**STATED EXERCISE**
Exactly and only the lines from the one containing "for name, bloom" through the one containing "obj.parent = rigid_bodies[body]" are to be repeated, both ends included.

**DATA**
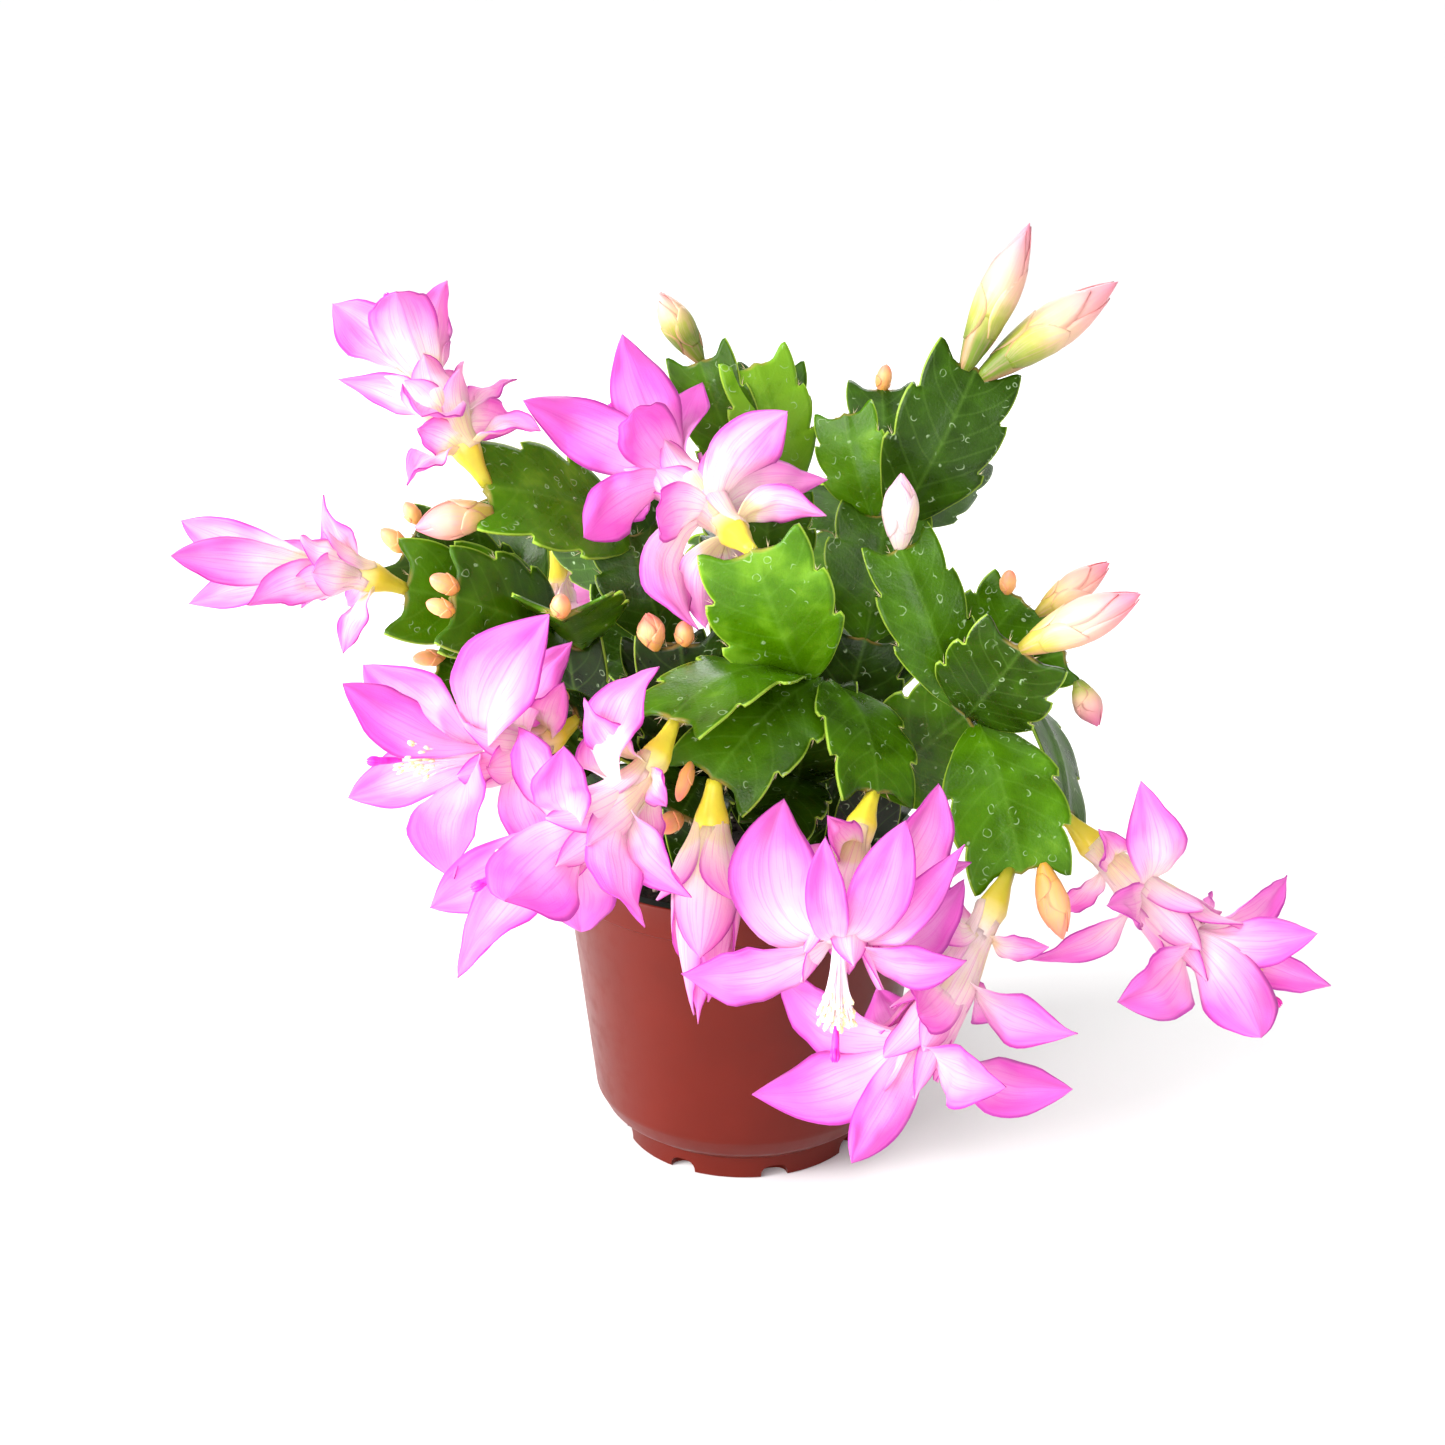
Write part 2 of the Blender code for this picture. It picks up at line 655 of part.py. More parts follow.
def make_pot():
    band_foot = POT_HEIGHT - RIM_BAND
    profile = [
        (0, 0),
        (CHANNEL_INNER, 0),
        (CHANNEL_INNER + CHANNEL_SLOPE, CHANNEL_RISE),
        (CHANNEL_OUTER - CHANNEL_SLOPE, CHANNEL_RISE),
        (CHANNEL_OUTER, 0),
        (FOOT_RADIUS - EDGE_EASE, 0),
        (FOOT_RADIUS, FOOT_HEIGHT),
        (CHAMFER_RADIUS, FOOT_HEIGHT + EDGE_EASE),
        (TOE_RADIUS, TOE_HEIGHT),
        (SHOULDER_RADIUS, SHOULDER_HEIGHT),
        (wall_radius(band_foot), band_foot),
        (RIM_RADIUS - EDGE_EASE, band_foot + EDGE_EASE),
        (RIM_RADIUS, POT_HEIGHT - EDGE_EASE),
        (RIM_RADIUS - EDGE_EASE, POT_HEIGHT),
        (RIM_RADIUS - LIP, POT_HEIGHT),
        (RIM_RADIUS - LIP - EDGE_EASE, POT_HEIGHT - LEDGE_DROP),
    ]
    pot = turned("pot", profile + inner_profile(POT_HEIGHT - LEDGE_DROP, 0), POT_SIDES)
    cutters = []
    for k in range(NOTCHES):
        turn = math.radians(NOTCH_TURN - 90 + 360 * k / NOTCHES)
        size = (NOTCH_DEPTH, NOTCH_WIDTH, 2 * NOTCH_HEIGHT)
        centre = (FOOT_RADIUS, 0, 0)
        cutters.append(box_mesh(f"notch_{k}", size, centre, turn))
    for k in range(DRAIN_HOLES):
        turn = math.radians(NOTCH_TURN - 90 + 360 * k / DRAIN_HOLES)
        centre = Vector((DRAIN_RING * math.cos(turn), DRAIN_RING * math.sin(turn), 0))
        ends = [centre, centre + Vector((0, 0, 2 * FLOOR_TOP))]
        cutters.append(tube_mesh(f"drain_{k}", ends, [DRAIN_RADIUS] * 2, DRAIN_SIDES))
    combine(pot, cutters, "DIFFERENCE")
    pot.data.shade_smooth()
    pot.data.set_sharp_from_angle(angle=math.radians(SHARP_ANGLE))
    pot.data.materials.append(make_material("terracotta_plastic", (0.42, 0.10, 0.05), 0.38))


def make_soil():
    """The root ball. Its top is uneven, and each stem stands in a plain hole in it."""
    draw = random.Random(SOIL_SEED)
    shoulder = SOIL_TOP - SOIL_SHOULDER
    body = inner_profile(shoulder, SOIL_GAP)
    edge = body[0][0]
    profile = body[::-1] + [(edge * share, SOIL_TOP) for share in (*SOIL_RINGS, 0)]
    soil = turned("potting_soil", profile, SOIL_SIDES)
    for vertex in soil.data.vertices:
        if vertex.co.z > (shoulder - SOIL_LUMP) * MM:
            vertex.co.z += draw.uniform(-SOIL_LUMP, SOIL_LUMP) * MM
    holes = []
    for name, (root, _) in STEMS.items():
        bottom = Vector((root[0], root[1], SOIL_TOP - ROOT_DEPTH - CLEARANCE))
        top = Vector((root[0], root[1], SOIL_TOP + ROOT_COLLAR))
        radii = [ROOT_RADIUS + CLEARANCE] * 2
        holes.append(tube_mesh("hole_" + name, [bottom, top], radii, ROOT_SIDES))
    combine(soil, holes, "DIFFERENCE")
    soil.data.materials.append(make_material("peat_soil", (0.02, 0.015, 0.012), 0.95))


def stem_points(name):
    """Start and tip of each pad of a stem, and the vector across each."""
    root, pads = STEMS[name]
    top = Vector((root[0], root[1], SOIL_TOP + ROOT_COLLAR - ROOT_OVERLAP))
    made = []
    for pad in pads:
        tip = Vector(pad.tip)
        start = top.copy()
        if pad.parent:
            _, parent_tip, parent_across = made[pad.parent - 1]
            start = parent_tip + parent_across * pad.shift
        _, across, _ = pad_frame(start, tip, pad.face)
        made.append((start, tip, across))
    return made


def make_stem(name, material):
    root, pads = STEMS[name]
    foot = Vector((root[0], root[1], SOIL_TOP - ROOT_DEPTH))
    collar = Vector((root[0], root[1], SOIL_TOP + ROOT_COLLAR))
    meshes = [tube_mesh(name + "_root", [foot, collar], [ROOT_RADIUS] * 2, ROOT_SIDES)]
    for i, (pad, (start, tip, _)) in enumerate(zip(pads, stem_points(name))):
        meshes.append(pad_mesh(f"{name}_pad_{i + 1}", start, tip, pad))
    fused(name, meshes, material)


def seat_on(stem, number, shift, towards, foot):
    """Where a bloom or bud starts: just off its pad's tip, by the radius of its foot."""
    start, tip, across = stem_points(stem)[number - 1]
    pad = STEMS[stem][1][number - 1]
    (horn, horn_half), (dip, dip_half) = TOOTHED_EDGE[-2:]
    half = (abs(shift) + foot) / (pad.width / 2)
    share = along(dip, horn, max(0.0, (half - dip_half) / (horn_half - dip_half)))
    axis = (tip - start).normalized()
    heading = (towards - tip).normalized()
    level = start + (tip - start) * max(1.0, share) + across * shift
    return level + axis * (SEAT_GAP + foot * axis.cross(heading).length)


def curve_point(a, b, c, share):
    """A point on the quadratic curve from a to c that leaves towards b."""
    return along(along(a, b, share), along(b, c, share), share)


def strip_faces(low, high):
    """Triangles between two rows of one, two or three points across a petal."""
    if len(high) == 1:
        return [(a, b, high[0]) for a, b in zip(low, low[1:])]
    if len(low) == 2:
        return [(low[0], high[1], high[0]), (*low, high[1]), (low[1], high[2], high[1])]
    faces = [(low[0], low[1], high[0]), (low[1], high[1], high[0])]
    return faces + [(low[1], low[2], high[2]), (low[1], high[2], high[1])]


def lean_angle(light, heading, inward):
    """The turn about a petal's heading that brings one of its faces to the light."""
    aimed = light - heading * light.dot(heading)
    if aimed.dot(inward) < 0:
        aimed = -aimed
    side = heading.cross(inward)
    most = math.radians(MOST_LEAN)
    return max(-most, min(most, math.atan2(aimed.dot(side), aimed.dot(inward))))


def petal_mesh(name, shape, root, axis, spoke, petal, light):
    """A petal whose middle line leaves near the axis and turns outwards.

    It leaves a little short of the tilt and ends past it, so that its tip lies there.
    """
    _, tilt, length, width = petal
    rise = min(max(tilt - PETAL_LAG, PETAL_RISE[0]), PETAL_RISE[1])
    point, line = root.copy(), []
    for k in range(PETAL_PATH_STEPS + 1):
        share = k / PETAL_PATH_STEPS
        ease = 1 - (1 - share) ** 2
        angle = math.radians(rise + PETAL_SWING * (tilt - rise) * ease)
        heading = axis * math.cos(angle) + spoke * math.sin(angle)
        inward = axis * math.sin(angle) - spoke * math.cos(angle)
        line.append((point.copy(), heading, inward))
        point += heading * length / PETAL_PATH_STEPS
    lean = lean_angle(light, *line[PETAL_PATH_STEPS // 2][1:])
    middle, normals, rows = [], [], []
    for share, half in shape:
        centre, heading, inward = line[round(share * PETAL_PATH_STEPS)]
        turn = Matrix.Rotation(lean * min(1.0, 2 * share), 3, heading)
        inward = turn @ inward
        across = heading.cross(inward)
        reach = half * width / 2 if share else PETAL_ROOT_WIDTH / 2
        columns = (0,) if share == 1 else (-1, 0, 1) if share else (-1, 1)
        rows.append([len(middle) + i for i in range(len(columns))])
        for column in columns:
            cup = inward * reach * PETAL_CUP * abs(column)
            middle.append(centre + across * reach * column + cup)
            normals.append(inward)
    faces = []
    for low, high in zip(rows, rows[1:]):
        faces += strip_faces(low, high)
    outline = [row[0] for row in rows] + [row[-1] for row in rows[-2::-1]]
    return blade_mesh(name, middle, normals, [PETAL_THICKNESS] * len(middle), faces, outline)


def make_bloom(name, bloom, material):
    mouth, aim = Vector(bloom.mouth), Vector(bloom.aim).normalized()
    base = seat_on(bloom.stem, bloom.pad, bloom.shift, mouth, OVARY_FOOT_RADIUS)
    span = (mouth - base).length
    bend = mouth - aim * span * MOUTH_LEAD
    upward = Vector((0, 0, 1)) if abs(aim.z) < STEEP else Vector((0, -1, 0))
    top = (upward - aim * upward.dot(aim)).normalized()
    light = Vector(LIGHT if mouth.y < 0 else BACK_LIGHT)
    shares = [0.0, *(OVARY_LENGTH / span * s for s in OVARY_SPAN), 1.0]
    radii = [OVARY_FOOT_RADIUS, OVARY_RADIUS, TUBE_RADIUS, MOUTH_RADIUS]
    centres = [curve_point(base, bend, mouth, s) for s in shares]
    meshes = [tube_mesh(name + "_tube", centres, radii, BLOOM_SIDES, upward)]
    column_end = mouth + aim * COLUMN_LENGTH
    style_end = column_end + aim * STYLE_LENGTH
    centres = [mouth - aim * COLUMN_SINK, column_end, style_end]
    radii = [COLUMN_RADIUS, COLUMN_RADIUS, STYLE_RADIUS]
    meshes.append(tube_mesh(name + "_column", centres, radii, COLUMN_SIDES))
    tiers = [
        (bloom.inner, INNER_START, BROAD_PETAL),
        (bloom.outer, OUTER_START, SLIM_PETAL),
        (bloom.sepals, SEPAL_START, SLIM_PETAL),
    ]
    for t, (petals, start, shape) in enumerate(tiers):
        origin = curve_point(base, bend, mouth, start)
        for k, petal in enumerate(petals):
            spoke = Matrix.Rotation(math.radians(petal[0]), 3, aim) @ top
            root = origin + spoke * TUBE_RADIUS * ROOT_INSET - aim
            piece = f"{name}_petal_{t}_{k}"
            meshes.append(petal_mesh(piece, shape, root, aim, spoke, petal, light))
    fused(name, meshes, material)


def make_bud(name, bud, material):
    """A pointed bud: a narrow foot, the ovary's shoulder, and the wrapped petals."""
    tip = Vector(bud.tip)
    base = seat_on(bud.stem, bud.pad, bud.shift, tip, BUD_PROFILE[0][1] * bud.girth)
    centres = [along(base, tip, share) for share, _ in BUD_PROFILE]
    radii = [half * bud.girth for _, half in BUD_PROFILE]
    fused(name, [tube_mesh(name, centres, radii, BUD_SIDES)], material)


def main():
    for old in list(bpy.data.objects):
        bpy.data.objects.remove(old)
    make_pot()
    make_soil()
    leaf = make_material("leaf_green", (0.09, 0.26, 0.03), 0.35)
    petal = make_material("petal_pink", (0.86, 0.30, 0.80), 0.5)
    bud_skin = make_material("bud_cream", (0.85, 0.62, 0.42), 0.45)
    for name in STEMS:
        make_stem(name, leaf)
    for name, bloom in BLOOMS.items():
        make_bloom(name, bloom, petal)
    for name, bud in BUDS.items():
        make_bud(name, bud, bud_skin)


main()
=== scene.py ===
"""Looks of a potted Thanksgiving cactus, Blender 4.5, metres, +Z up.

Flat toothed pads, layered pink blooms and pointed buds grow from a small nursery pot.
Lengths in the tables are in millimetres. The plant's showiest side looks along -Y.
"""

import json
import math
import random
from collections import namedtuple

import bpy
from bpy.props import FloatProperty, FloatVectorProperty, IntProperty, PointerProperty
from mathutils import Matrix, Vector, noise

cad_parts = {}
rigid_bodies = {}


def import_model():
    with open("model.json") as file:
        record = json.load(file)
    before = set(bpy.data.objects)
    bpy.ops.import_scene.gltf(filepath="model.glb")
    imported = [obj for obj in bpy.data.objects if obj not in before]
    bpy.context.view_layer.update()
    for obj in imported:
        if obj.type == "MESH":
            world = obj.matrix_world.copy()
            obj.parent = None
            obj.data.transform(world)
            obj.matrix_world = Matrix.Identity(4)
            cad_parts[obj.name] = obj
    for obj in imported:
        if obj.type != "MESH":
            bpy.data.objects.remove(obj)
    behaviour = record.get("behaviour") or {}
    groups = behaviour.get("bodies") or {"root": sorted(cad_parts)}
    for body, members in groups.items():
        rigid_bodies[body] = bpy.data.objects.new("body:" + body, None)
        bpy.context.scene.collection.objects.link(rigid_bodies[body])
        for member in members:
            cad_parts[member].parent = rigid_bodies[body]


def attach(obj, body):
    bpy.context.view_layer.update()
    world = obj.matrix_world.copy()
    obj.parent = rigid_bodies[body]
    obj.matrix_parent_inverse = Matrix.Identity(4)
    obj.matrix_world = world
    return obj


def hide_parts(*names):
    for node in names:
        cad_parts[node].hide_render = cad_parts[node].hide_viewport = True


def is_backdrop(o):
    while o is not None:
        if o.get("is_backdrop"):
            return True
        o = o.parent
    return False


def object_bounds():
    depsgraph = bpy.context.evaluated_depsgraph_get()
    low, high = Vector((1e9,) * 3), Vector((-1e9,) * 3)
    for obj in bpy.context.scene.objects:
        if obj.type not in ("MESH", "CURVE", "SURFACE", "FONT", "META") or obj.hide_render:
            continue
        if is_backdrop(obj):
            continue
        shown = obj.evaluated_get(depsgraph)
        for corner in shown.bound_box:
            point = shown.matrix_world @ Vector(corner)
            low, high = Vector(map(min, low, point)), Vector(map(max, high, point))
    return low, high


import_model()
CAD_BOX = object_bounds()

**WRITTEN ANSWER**
    for name, bloom in BLOOMS.items():
        make_bloom(name, bloom, petal)
    for name, bud in BUDS.items():
        make_bud(name, bud, bud_skin)


main()
=== scene.py ===
"""Looks of a potted Thanksgiving cactus, Blender 4.5, metres, +Z up.

Flat toothed pads, layered pink blooms and pointed buds grow from a small nursery pot.
Lengths in the tables are in millimetres. The plant's showiest side looks along -Y.
"""

import json
import math
import random
from collections import namedtuple

import bpy
from bpy.props import FloatProperty, FloatVectorProperty, IntProperty, PointerProperty
from mathutils import Matrix, Vector, noise

cad_parts = {}
rigid_bodies = {}


def import_model():
    with open("model.json") as file:
        record = json.load(file)
    before = set(bpy.data.objects)
    bpy.ops.import_scene.gltf(filepath="model.glb")
    imported = [obj for obj in bpy.data.objects if obj not in before]
    bpy.context.view_layer.update()
    for obj in imported:
        if obj.type == "MESH":
            world = obj.matrix_world.copy()
            obj.parent = None
            obj.data.transform(world)
            obj.matrix_world = Matrix.Identity(4)
            cad_parts[obj.name] = obj
    for obj in imported:
        if obj.type != "MESH":
            bpy.data.objects.remove(obj)
    behaviour = record.get("behaviour") or {}
    groups = behaviour.get("bodies") or {"root": sorted(cad_parts)}
    for body, members in groups.items():
        rigid_bodies[body] = bpy.data.objects.new("body:" + body, None)
        bpy.context.scene.collection.objects.link(rigid_bodies[body])
        for member in members:
            cad_parts[member].parent = rigid_bodies[body]


def attach(obj, body):
    bpy.context.view_layer.update()
    world = obj.matrix_world.copy()
    obj.parent = rigid_bodies[body]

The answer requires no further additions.